Aku melangkah menuju sungai yang terletak tak jauh dari rumah. Airnya jernih, mengalir deras di antara bebatuan. Kumasukkan tanganku, merasakan kesejukan yang begitu menyegarkan. Sungai ini dulu menjadi tempat bermain favorit saat kecil—berenang bersama teman-teman, melompat dari batu besar, atau sekadar duduk di tepinya sambil merendam kaki. Suasana itu masih sama, hanya kami yang telah bertambah usia.

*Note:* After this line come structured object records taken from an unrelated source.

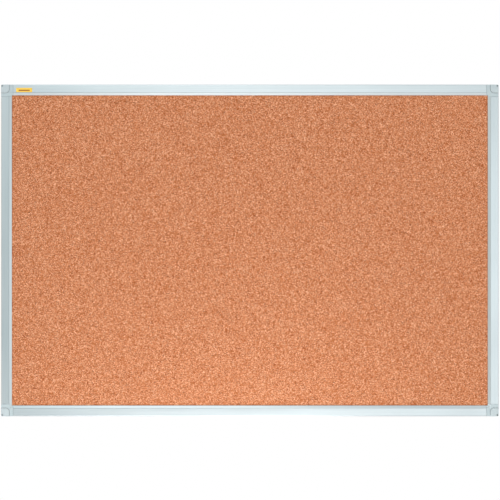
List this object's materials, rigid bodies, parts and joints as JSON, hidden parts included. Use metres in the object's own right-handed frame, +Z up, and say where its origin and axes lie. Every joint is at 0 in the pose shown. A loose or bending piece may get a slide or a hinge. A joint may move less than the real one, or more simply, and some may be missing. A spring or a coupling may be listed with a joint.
{
  "type": "cork bulletin board",
  "caption": "Wall-mounted cork pinning board in a slim aluminium frame, with moulded corners whose press-fit covers hide the wall screws.",
  "frame": {"origin": "middle of the four wall-screw holes, on the plane of the frame's rear", "axes": "+Z up, +X to the right as seen from the front, +Y into the wall, so the cork faces -Y"},
  "size_m": [0.9, 0.0185, 0.6],
  "materials": {
    "anodised_aluminium": "satin",
    "corner_plastic": "satin",
    "cover_plastic": "satin",
    "cork": "matte",
    "softboard": "matte",
    "hardboard": "matte",
    "label_film": "satin",
    "zinc_steel": "satin"
  },
  "bodies": {
    "board": {"frame_profile_top": "anodised_aluminium", "frame_profile_bottom": "anodised_aluminium", "frame_profile_left": "anodised_aluminium", "frame_profile_right": "anodised_aluminium", "corner_body_top_left": "corner_plastic", "corner_body_top_right": "corner_plastic", "corner_body_bottom_left": "corner_plastic", "corner_body_bottom_right": "corner_plastic", "cork_sheet": "cork", "core_board": "softboard", "backing_board": "hardboard", "label": "label_film", "leg_screws": "zinc_steel"},
    "cover_top_left": {"corner_cap_top_left": "cover_plastic"},
    "cover_top_right": {"corner_cap_top_right": "cover_plastic"},
    "cover_bottom_left": {"corner_cap_bottom_left": "cover_plastic"},
    "cover_bottom_right": {"corner_cap_bottom_right": "cover_plastic"}
  },
  "joints": [
    {"name": "pull_cover_top_left", "type": "slide", "parent": "board", "child": "cover_top_left", "axis": [0, -1, 0], "range_m": [0, 0.025]},
    {"name": "pull_cover_top_right", "type": "slide", "parent": "board", "child": "cover_top_right", "axis": [0, -1, 0], "range_m": [0, 0.025]},
    {"name": "pull_cover_bottom_left", "type": "slide", "parent": "board", "child": "cover_bottom_left", "axis": [0, -1, 0], "range_m": [0, 0.025]},
    {"name": "pull_cover_bottom_right", "type": "slide", "parent": "board", "child": "cover_bottom_right", "axis": [0, -1, 0], "range_m": [0, 0.025]}
  ]
}
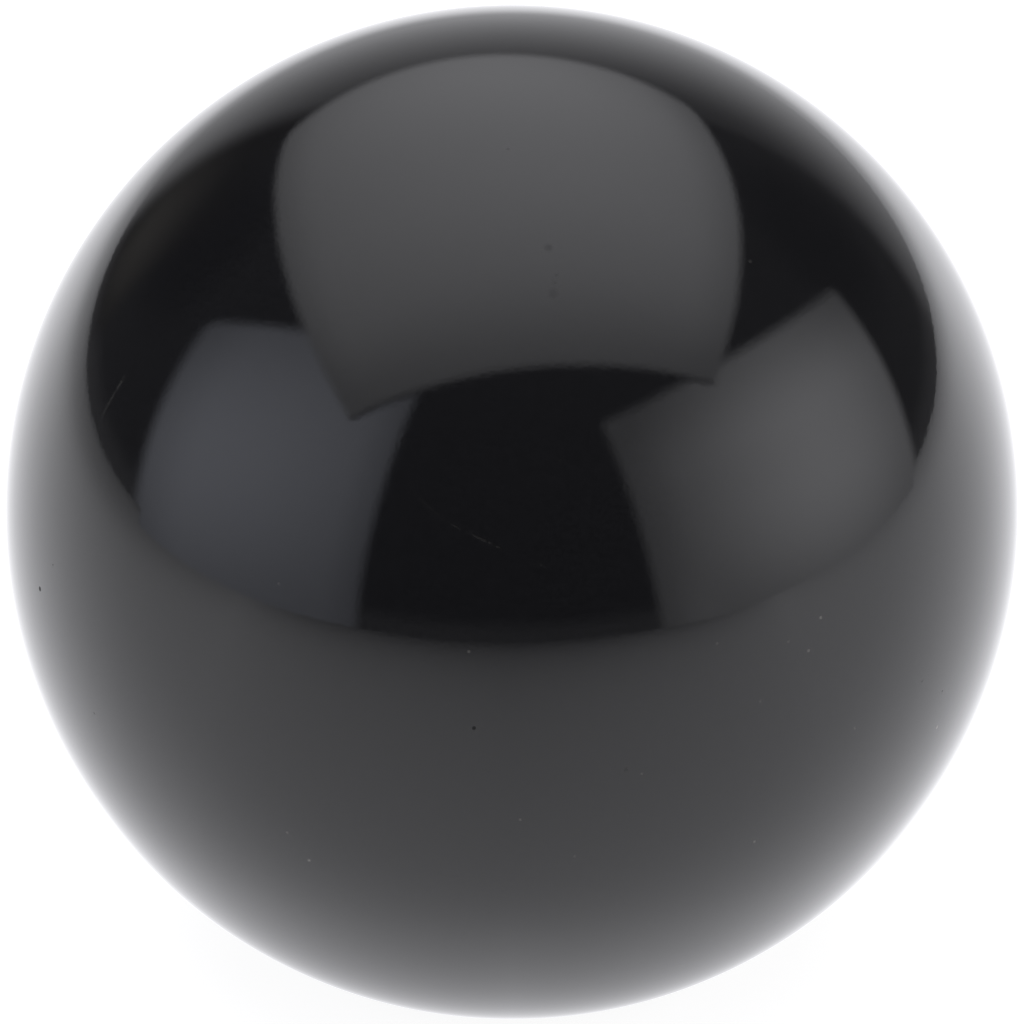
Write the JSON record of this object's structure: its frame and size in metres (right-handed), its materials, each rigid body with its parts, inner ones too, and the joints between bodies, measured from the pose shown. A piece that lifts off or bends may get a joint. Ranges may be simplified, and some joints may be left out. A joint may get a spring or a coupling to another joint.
{
  "type": "ball knob",
  "caption": "Glossy black moulded ball knob for the end of a lever or machine handle, with a flat base and a brass insert threaded to take the lever.",
  "frame": {"origin": "centre of the flat base, on the thread's axis, where the knob seats against its lever", "axes": "+Z along the thread, up from the flat base through the crown of the ball; X and Y lie in the base, and the knob is the same all round"},
  "size_m": [0.04, 0.04, 0.037],
  "materials": {
    "black_thermoset": "high gloss black, polished, with a few specks of dust, tiny pits and faint hairline scratches",
    "brass": "turned brass, faced across its mouth, with a cut thread inside and a straight knurl where the ball is moulded round it"
  },
  "bodies": {
    "root": {"ball_body": "black_thermoset", "threaded_insert": "brass"}
  },
  "joints": []
}
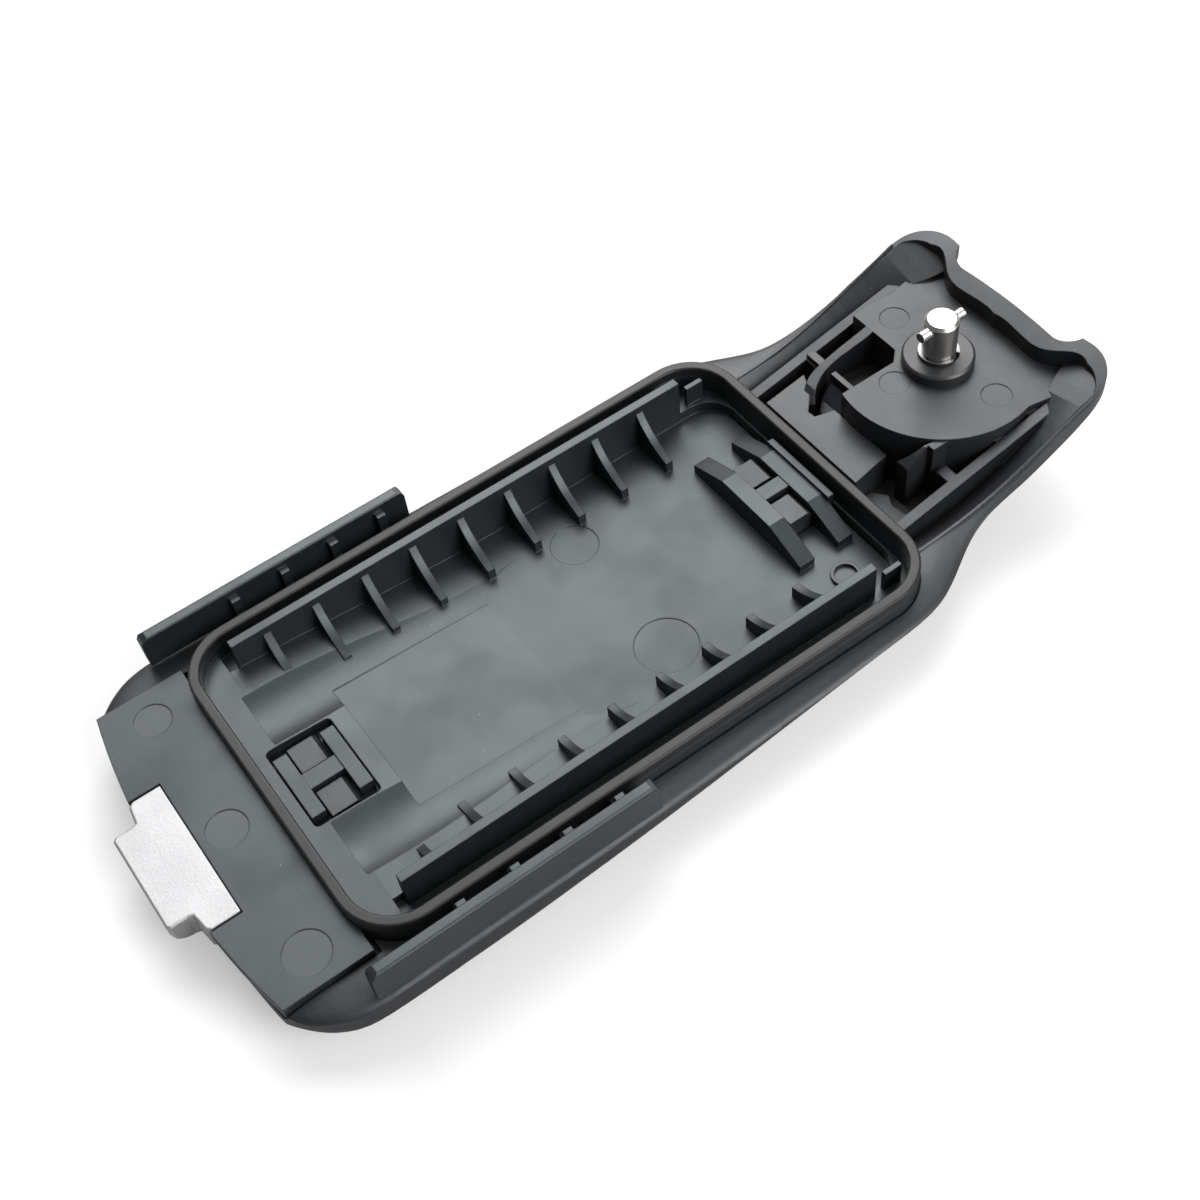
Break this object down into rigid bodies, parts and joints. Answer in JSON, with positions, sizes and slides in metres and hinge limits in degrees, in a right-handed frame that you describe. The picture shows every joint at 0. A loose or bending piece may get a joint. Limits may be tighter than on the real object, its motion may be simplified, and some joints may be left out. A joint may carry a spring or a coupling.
{
  "type": "battery door",
  "caption": "Battery door for a rugged hand-held unit: sealed two-cell bay, metal hook tab at one end, quarter-turn latch stud with folding D-ring at the other.",
  "frame": {"origin": "bottom centre of the bounding box: the plane of the back plate's outside face, midway between the hook tab's tip and the end bumps", "axes": "+X across the door, +Y from the hook tab towards the latch, +Z from the outside face to the inside of the door"},
  "size_m": [0.043, 0.1003, 0.0158],
  "materials": {
    "shell_plastic": "fine satin moulded texture",
    "tray_plastic": "smooth satin moulding",
    "seal_rubber": "smooth rubber",
    "tab_metal": "fine blasted",
    "plate_plastic": "satin",
    "screw_steel": "dark plated",
    "latch_steel": "polished nickel plate",
    "bush_plastic": "smooth acetal",
    "clip_steel": "blackened spring steel",
    "knob_metal": "satin black coat",
    "ring_steel": "brushed stainless",
    "insert_brass": "turned, knurled"
  },
  "bodies": {
    "door": {"outer_shell": "shell_plastic", "battery_tray": "tray_plastic", "rim_seal": "seal_rubber", "hook_tab": "tab_metal", "back_plate": "plate_plastic", "tab_screws": "screw_steel", "plate_screws": "screw_steel", "threaded_inserts": "insert_brass", "shaft_bush": "bush_plastic", "thrust_washer": "bush_plastic"},
    "latch": {"latch_shaft": "latch_steel", "cross_pin": "latch_steel", "shaft_o_ring": "seal_rubber", "retaining_clip": "clip_steel", "disc_spring": "clip_steel", "latch_knob": "knob_metal", "ring_pin": "latch_steel"},
    "ring": {"d_ring": "ring_steel"}
  },
  "joints": [
    {"name": "latch_turn", "type": "hinge", "parent": "door", "child": "latch", "pos_m": [0, 0.03955, 0.01], "axis": [0, 0, 1], "range_deg": [0, 90]},
    {"name": "ring_fold", "type": "hinge", "parent": "latch", "child": "ring", "pos_m": [0, 0.03955, 0.0029], "axis": [1, 0, 0], "range_deg": [0, 180]}
  ]
}
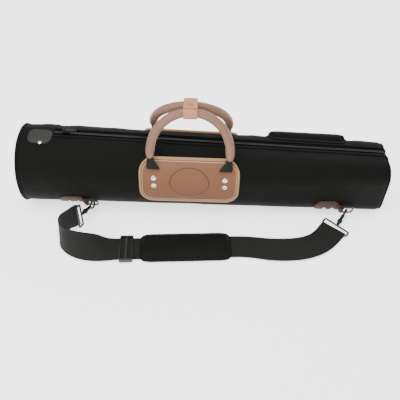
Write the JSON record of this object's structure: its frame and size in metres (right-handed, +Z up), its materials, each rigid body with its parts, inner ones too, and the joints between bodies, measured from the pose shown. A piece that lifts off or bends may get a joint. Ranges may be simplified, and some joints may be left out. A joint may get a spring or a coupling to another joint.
{
  "type": "telescope carry case",
  "caption": "Long padded carry case tapering from a round end to a squared end, with a zipped lid, leather carry handles and a clip-on shoulder strap.",
  "frame": {"origin": "on the ground under the middle of the case, measured without the strap and its hardware", "axes": "+X along the case towards the squared end, -Y the front with the leather plate, +Z up"},
  "size_m": [0.7018, 0.268, 0.224],
  "materials": {
    "padded_nylon": "woven nylon, padded",
    "lining_cloth": "brushed",
    "plastic_board": "satin",
    "zip_tape": "woven",
    "zip_coil": "satin",
    "piping": "woven",
    "black_leather": "grained",
    "tan_leather": "satin",
    "tan_leather_rim": "burnished",
    "brown_leather": "satin",
    "grip_leather": "smooth",
    "keeper_leather": "smooth",
    "nickel_rivet": "polished",
    "snap_metal": "leather covered",
    "black_metal": "satin black",
    "black_plastic": "moulded",
    "webbing": "woven webbing",
    "grip_webbing": "woven webbing",
    "pad_cloth": "woven nylon"
  },
  "bodies": {
    "base": {"front_shell": "padded_nylon", "round_end_collar": "padded_nylon", "round_end_panel": "padded_nylon", "square_end_front_panel": "padded_nylon", "base_lining": "lining_cloth", "bottom_board": "plastic_board", "front_zip_tape": "zip_tape", "front_zip_coil": "zip_coil", "front_piping": "piping", "round_end_piping": "piping", "zip_end_patch": "black_leather", "patch_rivet": "nickel_rivet", "front_plate": "tan_leather", "front_plate_rim": "tan_leather_rim", "front_plate_rivets": "nickel_rivet", "left_ring_tab": "brown_leather", "right_ring_tab": "brown_leather", "ring_tab_rivets": "nickel_rivet", "left_ring": "black_metal", "right_ring": "black_metal", "left_strap_webbing": "webbing", "right_strap_webbing": "webbing"},
    "lid": {"back_lid": "padded_nylon", "square_end_back_panel": "padded_nylon", "lid_lining": "lining_cloth", "back_zip_tape": "zip_tape", "back_zip_coil": "zip_coil", "back_piping": "piping", "back_plate": "tan_leather", "back_plate_rim": "tan_leather_rim", "back_plate_rivets": "nickel_rivet", "accessory_pocket": "padded_nylon"},
    "front_handle": {"front_grip": "grip_leather", "front_grip_webbing": "grip_webbing", "keeper_band": "keeper_leather"},
    "back_handle": {"back_grip": "grip_leather", "back_grip_webbing": "grip_webbing"},
    "keeper": {"keeper_flap": "keeper_leather", "keeper_snap": "snap_metal"},
    "zip_slider": {"zip_slider": "black_metal"},
    "zip_pull": {"zip_pull": "black_metal"},
    "left_snap_hook": {"left_hook": "black_metal", "left_swivel_loop": "black_metal", "left_strap_end": "webbing"},
    "left_gate": {"left_hook_gate": "black_metal"},
    "right_snap_hook": {"right_hook": "black_metal", "right_swivel_loop": "black_metal", "right_strap_end": "webbing"},
    "right_gate": {"right_hook_gate": "black_metal"},
    "shoulder_pad": {"shoulder_pad": "pad_cloth"},
    "strap_adjuster": {"strap_adjuster": "black_plastic"}
  },
  "joints": [
    {"name": "lid_opening", "type": "hinge", "parent": "base", "child": "lid", "pos_m": [0, 0.05508, 0.02], "axis": [-1, 0, 0], "range_deg": [0, 70]},
    {"name": "front_handle_swing", "type": "hinge", "parent": "base", "child": "front_handle", "pos_m": [-0.028, -0.0588, 0.11367], "axis": [0.9995, 0.0069, -0.0296], "range_deg": [0, 100]},
    {"name": "back_handle_swing", "type": "hinge", "parent": "lid", "child": "back_handle", "pos_m": [-0.028, 0.0588, 0.11367], "axis": [-0.9995, 0.0069, 0.0296], "range_deg": [0, 60]},
    {"name": "keeper_opening", "type": "hinge", "parent": "front_handle", "child": "keeper", "pos_m": [-0.028, -0.0161, 0.21855], "axis": [1, 0, 0], "range_deg": [0, 150], "deforming": ["keeper_flap"]},
    {"name": "zip_slide", "type": "slide", "parent": "base", "child": "zip_slider", "axis": [0.999, 0, -0.0457], "range_m": [0, 0.54]},
    {"name": "zip_pull_lift", "type": "hinge", "parent": "zip_slider", "child": "zip_pull", "pos_m": [-0.2657, 0.006, 0.14675], "axis": [0, -1, 0], "range_deg": [0, 100]},
    {"name": "left_hook_swing", "type": "hinge", "parent": "base", "child": "left_snap_hook", "pos_m": [-0.2154, -0.06311, 0.02038], "axis": [-1, 0, 0], "range_deg": [0, 18]},
    {"name": "left_gate_open", "type": "hinge", "parent": "left_snap_hook", "child": "left_gate", "pos_m": [-0.21889, -0.07111, 0.01733], "axis": [0.9032, -0.4226, 0.0754], "range_deg": [0, 20], "stiffness_Nm_per_rad": 0.02, "springref_deg": -17.19},
    {"name": "right_hook_swing", "type": "hinge", "parent": "base", "child": "right_snap_hook", "pos_m": [0.2786, -0.06025, 0.01275], "axis": [-1, 0, 0], "range_deg": [0, 18]},
    {"name": "right_gate_open", "type": "hinge", "parent": "right_snap_hook", "child": "right_gate", "pos_m": [0.27441, -0.06592, 0.0072], "axis": [0.8444, -0.5264, -0.0992], "range_deg": [0, 20], "stiffness_Nm_per_rad": 0.02, "springref_deg": -17.19},
    {"name": "pad_slide", "type": "slide", "parent": "base", "child": "shoulder_pad", "axis": [0.9982, 0.0593, 0], "range_m": [0, 0.012]},
    {"name": "adjuster_slide", "type": "slide", "parent": "base", "child": "strap_adjuster", "axis": [-0.9982, -0.0593, 0], "range_m": [0, 0.008]}
  ]
}
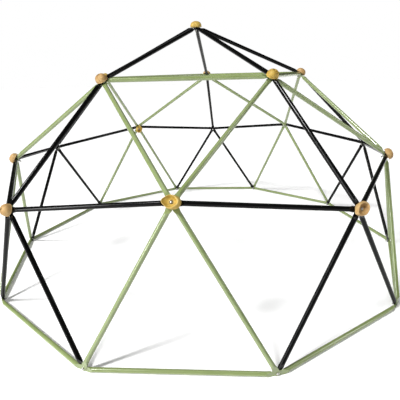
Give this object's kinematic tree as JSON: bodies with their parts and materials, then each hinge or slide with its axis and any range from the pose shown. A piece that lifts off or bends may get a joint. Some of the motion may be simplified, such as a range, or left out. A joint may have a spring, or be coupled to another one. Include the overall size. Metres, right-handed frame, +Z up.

Di malam hari, suara azan berkumandang dari masjid tua di ujung jalan, menggema ke seluruh penjuru desa. Aku duduk di serambi rumah, mendengarkan tadarus Al-Qur’an yang bergema dari pengeras suara masjid. Suara itu mengalun syahdu, mengingatkanku pada masa kecil ketika aku dan teman-teman berlomba-lomba menyelesaikan bacaan sebelum Idulfitri tiba. Ramadhan hampir pergi, dan suasana ini membuatku semakin rindu pada kampung halaman yang tercinta.
Tahun ini, aku mudik lebih cepat dari biasanya. Ada banyak yang ingin kulakukan—membersihkan rumah, mengecat kembali dinding yang kusam, menata halaman agar lebih indah, dan tentu saja menghabiskan lebih banyak waktu dengan keluarga dan masyarakat sekitar. Aku ingin rumah ini kembali nyaman, siap menyambut Hari Raya Idulfitri yang sebentar lagi tiba. Di bawah langit yang masih berhiaskan gerimis, aku tersenyum. Aku tahu, saatnya akan tiba di mana aku harus kembali meninggalkan tempat ini. Tapi untuk saat ini, biarkan aku tenggelam dalam rindu yang akhirnya terobati. Kampung halaman, aku pulang.